Mereka mengaku bahwa jika Tuhan meu menghukum semua
orang yang ada di surga dan di bumi, tetap saja Dia tidak bertindak secara
tidak adil terhadap mereka, dan bahwa jika Tuhan akan membawa semua orang Kafir
ke surga, hal itu pun bukan mustahil, sebab ciptaan itu adalah ciptaan-Nya, dan
perintah itu adalah perintah-Nya. Tapi Dia telah menyatakan bahwa Dia akan
memberi rahmat pada orang-orang yang beriman untuk selamanya, dan menghukum
orang-orang kafir untuk selamanya pula, dan Dia benar dala setiap firman-Nya
dan semua yang Dia nyatakan itu benar. Oleh sebab itu, Dia pasti berurusan
dengan manusia dengan cara yang seperti itu, dan Dia tidak mungkin berlaku
sebaliknya; sebab Tuhan itu tidak berdusta – sungguh Tuhan jauh lebih tinggi
dari itu!.
Mereka mengakui bahwa Tuhan tidak bertindak atas
alasan apa pun, sebab jika tindakan-tindakan Tuhan itu ada alasannya, maka
alasan itu ada alasannya, dan dengan begitu bersifat ad infinitum; dan itu
salah. Tuhan berfirman : “Sesungguhnya orang-orang yang sudah terlebih dahulu
mendapat taufik dari Kami, mereka dijauhkan dari neraka.” Dan lagi : “Dia telah
memilihmu.” Dan lagi : “Dan telah lebih
dahulu ditetapkan oleh Tuhanmu, bahwa Aku akan memenuhi neraka jahanan dengan
jin dan manusia (durhaka) semuanya.” Daln lagi : “Sesungguhnya telah Kami
sediakan untuk penghuni neraka itu banyak jin dan manusia.” Tak satu pun dari
firman Tuhan itu yang tidak adil atau salah; sebab, ketidak-adilan itu
merupakan sesuatu yang terlarang, dan benar-benar terdiri dari tindakan yang
meletakkan sesuatu tidak pada tempatnya; sedangkan aniaya merupakan suatu
penyelewengan dari jalan yang telah dibuat lurus dan dari teldan yang telah
ditetapkan oleh Dia Yang Ada di atas dan Yang Menguasai manusia-manusia di
bawah. Karena Tuhan tidak berada di bawah kekuasaan seorang pun, dan karena Dia
tidak diperintah atau disesali oleh yang ada di atas-Nya, maka tidak mungkin
Dia bertindak tidak adil atau aniaya dalam ketetapan=Nya. Tiada yang kotor
dalam diri-Nya; sebab yang kotor adalah yang Dia buat kotor, dan yang indah
adalah yang Dia buat indah. Seseorang berkata : “Yang kotor adalah yang
dilarang-Nya, sedang yang indah adalah yang diperintahkan-Nya.”
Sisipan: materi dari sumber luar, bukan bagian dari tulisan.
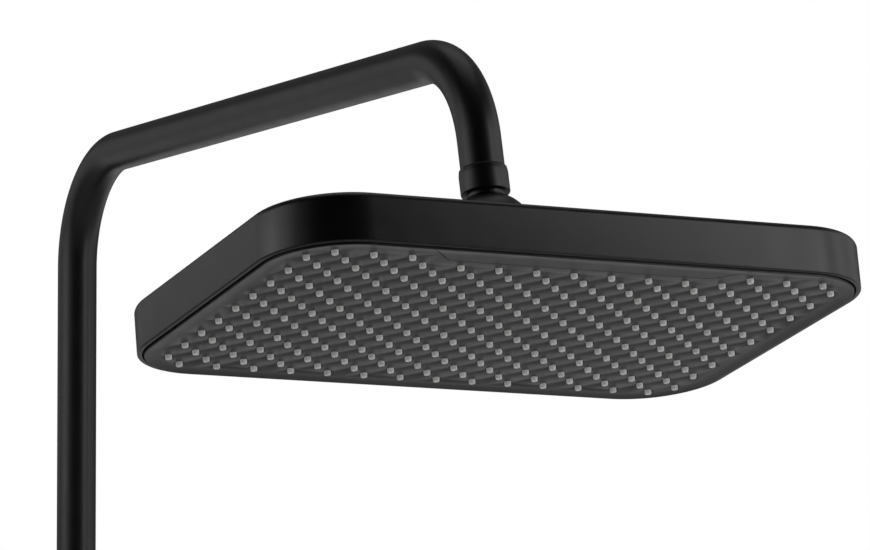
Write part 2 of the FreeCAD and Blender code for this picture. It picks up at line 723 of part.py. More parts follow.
def chamber_cover():
    """Water box: plate, side wall and flange in one piece, with the inlet spigot on top."""
    low = FACE_BACK_Z + MAT_THICK
    plate = head_slab(BOX_INSET, BOX_TOP_Z - BOX_PLATE, BOX_TOP_Z)
    wall = head_frame(BOX_INSET, BOX_INSET + BOX_WALL, low, BOX_TOP_Z - BOX_PLATE)
    flange = head_frame(MAT_INSET, BOX_INSET + BOX_WALL, low, low + FLANGE_THICK)
    spigot = Part.makeCylinder(SPIGOT_R, SPIGOT_TOP - BOX_TOP_Z, V(0, 0, BOX_TOP_Z))
    body = plate.fuse([wall, flange, spigot])
    groove = ring(7.1, SPIGOT_R + 1, -16.6, -15.0)
    bore = Part.makeCylinder(SPIGOT_BORE_R, 20, V(0, 0, SPIGOT_TOP - 19))
    cuts = [groove, bore]
    for x, y in screw_points():
        cuts.append(Part.makeCylinder(SCREW_R + 0.1, 2 * FLANGE_THICK, V(x, y, low - 0.5)))
    return at_head(body.cut(cuts))


def inlet_o_ring():
    return at_head(torus(7.85, 0.72, -15.8))


def chamber_screws():
    """Screws from the flange through the mat into the face plate."""
    head_low = FACE_BACK_Z + MAT_THICK + FLANGE_THICK
    end = FACE_BACK_Z - 1.4
    screws = []
    for x, y in screw_points():
        screw = turned((0, end), (SCREW_R, end), (SCREW_R, head_low), (SCREW_HEAD_R, head_low),
                       (SCREW_HEAD_R, head_low + 0.9), (SCREW_HEAD_R - 0.8, head_low + 1.6),
                       (0, head_low + 1.6))
        screw.translate(V(x, y, 0))
        screws.append(screw)
    return at_head(Part.makeCompound(screws))


def nozzle_mat():
    """Silicone sheet with a tapered nozzle at each point, seen through the face plate."""
    points = nozzle_points()
    tip = FACE_Z - NOZZLE_OUT
    sheet = drilled_slab(MAT_INSET, FACE_BACK_Z, FACE_BACK_Z + MAT_THICK, points, ORIFICE_R)
    nozzles = []
    for x, y in points:
        nozzle = turned((ORIFICE_R, FACE_BACK_Z), (NOZZLE_R, FACE_BACK_Z), (NOZZLE_TIP_R, tip),
                        (ORIFICE_R, tip))
        nozzle.translate(V(x, y, 0))
        nozzles.append(nozzle)
    mat = sheet.multiFuse(nozzles)
    holes = []
    for x, y in screw_points():
        holes.append(Part.makeCylinder(SCREW_R + 0.05, 2 * MAT_THICK, V(x, y, FACE_BACK_Z - 0.5)))
    return at_head(mat.cut(holes))


def strip_side(shift):
    """Edges along the engraved line, moved sideways by shift, from its left end to its right end."""
    turn = math.radians(STRIP_TURN)
    setback = STRIP_BEND_R * math.tan(turn / 2)
    centre = V(STRIP_HALF - setback, STRIP_Y - STRIP_BEND_R, 0)
    radius = STRIP_BEND_R + shift
    arc_points = []
    for angle in (math.pi / 2, math.pi / 2 - turn / 2, math.pi / 2 - turn):
        arc_points.append(centre + V(radius * math.cos(angle), radius * math.sin(angle), 0))
    ahead = V(math.cos(turn), -math.sin(turn), 0)
    end = arc_points[2] + ahead * (STRIP_END_LEG - setback)
    mirrored = [V(-point.x, point.y, 0) for point in arc_points]
    left_end = V(-end.x, end.y, 0)
    return [Part.makeLine(left_end, mirrored[2]), Part.Arc(*mirrored[::-1]).toShape(),
            Part.makeLine(mirrored[0], arc_points[0]), Part.Arc(*arc_points).toShape(),
            Part.makeLine(arc_points[2], end)], left_end, end


def dish_hollow():
    """The space under the face: flat in the middle, with a slope down to the edge all round."""
    inset = HEAD_WALL + GROOVE + FACE_EDGE
    sections = [head_outline(inset, FACE_Z - FACE_DISH - 1.0)]
    for i in range(DISH_STEPS + 1):
        outwards = 1 - i / DISH_STEPS
        fall = FACE_DISH * outwards ** 1.5
        sections.append(head_outline(inset + (1 - outwards) * FACE_DISH_WIDTH, FACE_Z - fall))
    return Part.makeLoft(sections, True, True)


def engraved_line(hollow):
    """The solid that cuts the thin line, equally deep in the flat and in the slope."""
    upper, upper_left, upper_right = strip_side(STRIP_LINE / 2)
    lower, lower_left, lower_right = strip_side(-STRIP_LINE / 2)
    ends = [Part.makeLine(upper_left, lower_left), Part.makeLine(upper_right, lower_right)]
    band = Part.Face(Part.Wire(Part.__sortEdges__(upper + lower + ends)))
    line = band.extrude(V(0, 0, 3.0))
    line.translate(V(0, 0, FACE_Z + 1.0 - 3.0))
    raised = hollow.copy()
    raised.translate(V(0, 0, STRIP_DEPTH))
    return line.common(raised)


def face_plate():
    """Perforated face, dished along its edge, with a thin engraved line by the front."""
    inset = HEAD_WALL + GROOVE
    hollow = dish_hollow()
    blank = drilled_slab(inset, FACE_Z - FACE_DISH, FACE_BACK_Z, nozzle_points(), FACE_HOLE_R)
    rim = head_frame(inset, MAT_INSET - 0.2, FACE_BACK_Z, FACE_RIM_TOP_Z)
    body = blank.cut(hollow).fuse(rim)
    cuts = [engraved_line(hollow)]
    for x, y in screw_points():
        cuts.append(Part.makeCylinder(SCREW_R + 0.05, 3.0, V(x, y, FACE_BACK_Z - 1.5)))
    return at_head(body.cut(cuts))


def rim_seal():
    """Soft strip at the bottom of the groove between lip and face plate."""
    return at_head(head_frame(HEAD_WALL, HEAD_WALL + GROOVE, FACE_RIM_TOP_Z - 1.6, FACE_RIM_TOP_Z))


# ---- export -------------------------------------------------------------------------------------

MAKERS = (inlet_elbow, inlet_rosette, rosette_seal, riser_union_nut, riser_olive,
          riser_tube, riser_coupler, coupler_o_rings, arm_thrust_washer,
          bracket_base, bracket_post, bracket_rosette, bracket_clamp, arm_bush, bracket_grub_screws,
          arm_tube, arm_stop_pin, arm_nipple, flow_restrictor, filter_screen, stem_washer,
          swivel_nut, ball_stem, ball_seat_upper, ball_seat_lower,
          socket_cap, socket_ring_nut, socket_body, ball_seal,
          head_housing, chamber_cover, inlet_o_ring, chamber_screws, nozzle_mat, face_plate, rim_seal)

os.makedirs("parts", exist_ok=True)
for maker in MAKERS:
    shape = maker()
    name = maker.__name__
    shape.exportStep(os.path.join("parts", name + ".step"))
    print(name, "valid" if shape.isValid() else "NOT VALID", len(shape.Solids), "solids",
          round(shape.Volume / 1000, 2), "cm3")
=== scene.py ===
"""Shower column with a rectangular rain head. Its looks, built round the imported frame.

The frame is in metres, +Z up, with the wall at y = 0. The sizes here are in millimetres.
"""
import bmesh
import bpy
import json
import math
from mathutils import Matrix, Vector


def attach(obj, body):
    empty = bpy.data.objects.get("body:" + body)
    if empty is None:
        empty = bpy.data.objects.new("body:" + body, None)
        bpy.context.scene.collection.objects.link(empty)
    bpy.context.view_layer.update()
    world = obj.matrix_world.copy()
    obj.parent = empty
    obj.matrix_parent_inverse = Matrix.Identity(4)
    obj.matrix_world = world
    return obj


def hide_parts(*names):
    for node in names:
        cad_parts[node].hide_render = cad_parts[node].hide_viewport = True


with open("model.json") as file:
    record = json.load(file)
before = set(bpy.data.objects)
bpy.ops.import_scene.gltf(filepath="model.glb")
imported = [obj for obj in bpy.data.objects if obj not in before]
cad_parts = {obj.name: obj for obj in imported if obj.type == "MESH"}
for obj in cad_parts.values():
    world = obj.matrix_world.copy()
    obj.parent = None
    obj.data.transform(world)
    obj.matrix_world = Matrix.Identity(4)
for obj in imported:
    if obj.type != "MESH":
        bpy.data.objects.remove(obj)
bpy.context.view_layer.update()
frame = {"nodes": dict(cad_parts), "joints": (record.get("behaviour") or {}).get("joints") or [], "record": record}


# ---- inlet elbow --------------------------------------------------------------------------------
# A cast brass elbow, coated black outside. Its bare thread screws into the wall, and the riser
# stands in its upper socket. The casting's corners are blended by remeshing the joined bodies.

MM = 0.001
TINY = 1e-5
BLOTCH = 14.0            # width of the soft blotches in every finish
BRANCH_STEP = 3.0        # how far the branch's wall lies inside the corner's ball
SOCKET_STEP = 2.0
BALL_STEPS = 24
CAST_VOXEL = 0.7
SOFTEN = 0.5
SOFTEN_ROUNDS = 6
ELBOW_CORE_R = 7.5
THREAD_PITCH = 1.814
THREAD_DEPTH = 1.16
THREAD_START = -1.0      # inside the casting
THREAD_SIDES = 72
ROWS_A_TURN = 8
END_TAPER = 1.2          # length of the thread's tapered end
END_PLAIN = 0.3          # length without a ridge


def extent(node, place=Matrix()):
    """Lowest and highest corner of a solid of the frame, along a place's own axes."""
    back = place.inverted()
    spots = [back @ (v.co / MM) for v in frame["nodes"][node].data.vertices]
    lowest = Vector([min(spot[axis] for spot in spots) for axis in range(3)])
    highest = Vector([max(spot[axis] for spot in spots) for axis in range(3)])
    return lowest, highest


def rounded(corners, steps):
    """An outline through corners (r, z, round), with an arc of radius round in each corner."""
    outline = []
    for i, corner in enumerate(corners):
        here = Vector(corner[:2])
        radius = corner[2] if len(corner) == 3 else 0
        if radius == 0:
            outline.append(here)
            continue
        back = (Vector(corners[i - 1][:2]) - here).normalized()
        ahead = (Vector(corners[(i + 1) % len(corners)][:2]) - here).normalized()
        half = back.angle(ahead) / 2
        centre = here + (back + ahead).normalized() * radius / math.sin(half)
        first = here + back * radius / math.tan(half) - centre
        last = here + ahead * radius / math.tan(half) - centre
        sweep = first.angle(last)
        for k in range(steps + 1):
            part = sweep * k / steps
            outline.append(centre + (first * math.sin(sweep - part) + last * math.sin(part))
                           / math.sin(sweep))
    return outline


def ring(solid, radius, height, sides):
    """Corners about Z. The radius is a number, or a function of the angle."""
    corners = []
    for k in range(sides):
        angle = 2 * math.pi * k / sides
        r = radius(angle) if callable(radius) else radius
        corners.append(solid.verts.new((r * math.cos(angle), r * math.sin(angle), height)))
    return corners


def skin(solid, loops, closed=True):
    """Faces from each loop of corners to the next. A loop of one corner is a tip."""
    for here, following in zip(loops, loops[1:] + loops[:1] * closed):
        for k in range(max(len(here), len(following))):
            around = (here[k % len(here)], here[(k + 1) % len(here)],
                      following[(k + 1) % len(following)], following[k % len(following)])
            corners = list(dict.fromkeys(around))
            if len(corners) > 2:
                solid.faces.new(corners)


def placed(solid, place):
    """The bmesh with its faces turned outwards, in its place."""
    bmesh.ops.recalc_face_normals(solid, faces=solid.faces)
    solid.transform(place)
    return solid


def lathe(corners, place=Matrix(), sides=96, steps=5):
    """A solid turned about Z from an outline, as a bmesh in millimetres."""
    solid = bmesh.new()
    loops = []
    for r, z in rounded(corners, steps):
        loops.append([solid.verts.new((0, 0, z))] if r < TINY else ring(solid, r, z, sides))
    skin(solid, loops)
    bmesh.ops.remove_doubles(solid, verts=solid.verts, dist=TINY)
    return placed(solid, place)


def creased(solid, mesh, crease):
    """Writes a bmesh into a mesh, smooth but for edges that turn by more than crease degrees."""
    for face in solid.faces:
        face.smooth = True
    for edge in solid.edges:
        edge.smooth = len(edge.link_faces) == 2 and edge.calc_face_angle() < math.radians(crease)
    solid.to_mesh(mesh)
    solid.free()


def as_piece(name, solid, crease=32):
    """A shown object from a bmesh in millimetres."""
    solid.transform(Matrix.Scale(MM, 4))
    mesh = bpy.data.meshes.new(name)
    creased(solid, mesh, crease)
    piece = bpy.data.objects.new(name, mesh)
    bpy.context.collection.objects.link(piece)
    return piece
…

Muhammad ibn Musa berkata : “Hal-hal yang
tampak indah adalah yang indah karena pengungkapan-Nya, sedangkan hal-hal yang
tampak kotor adalah kotor karena selubung-Nya; keduanya merupakan sifat yang
ada dalam pasca kekekalan dan yang telah ada dalam pra-kekekalan.” Hal ini
berarti bahwa yang mengembalikan engkau dari benda-benda kepada Tuhan adalah
indah, sedangkan yang mengembalikan engkau kepada benda-benda dan bukan kepada
Tuhan adalah kotor; Jadi yang kotor dan yang Indah adalah benda-benda yang
sifat-sifatnya telah ditetapkan oleh Tuhan dalam pra-kekekalan. Kalau tidak,
hal itu bisa jadi berarti bahwa yang tampak indah itu dibukakan dari selubung
larangan, sehingga tidak da lagi selubung antara manusia dengan yang indah itu;
sedangkan yang kotor ada di balik selubung, yaitu larangan. Penafsiran yang
kedua itu sesuai dengan sabda Muhammad saw : “Dan di atas gerbang-gerbang itu
terdapat selubung-selubung yang terjuntai”, dikatakan bahwa gerbang yang
terbuka itu adalah peraturan Tuhan yang tak dapat diganggu gugat (muharim),
sedangkan selubung itu adalah batas-batas (larangan-larangan)Nya (hudud).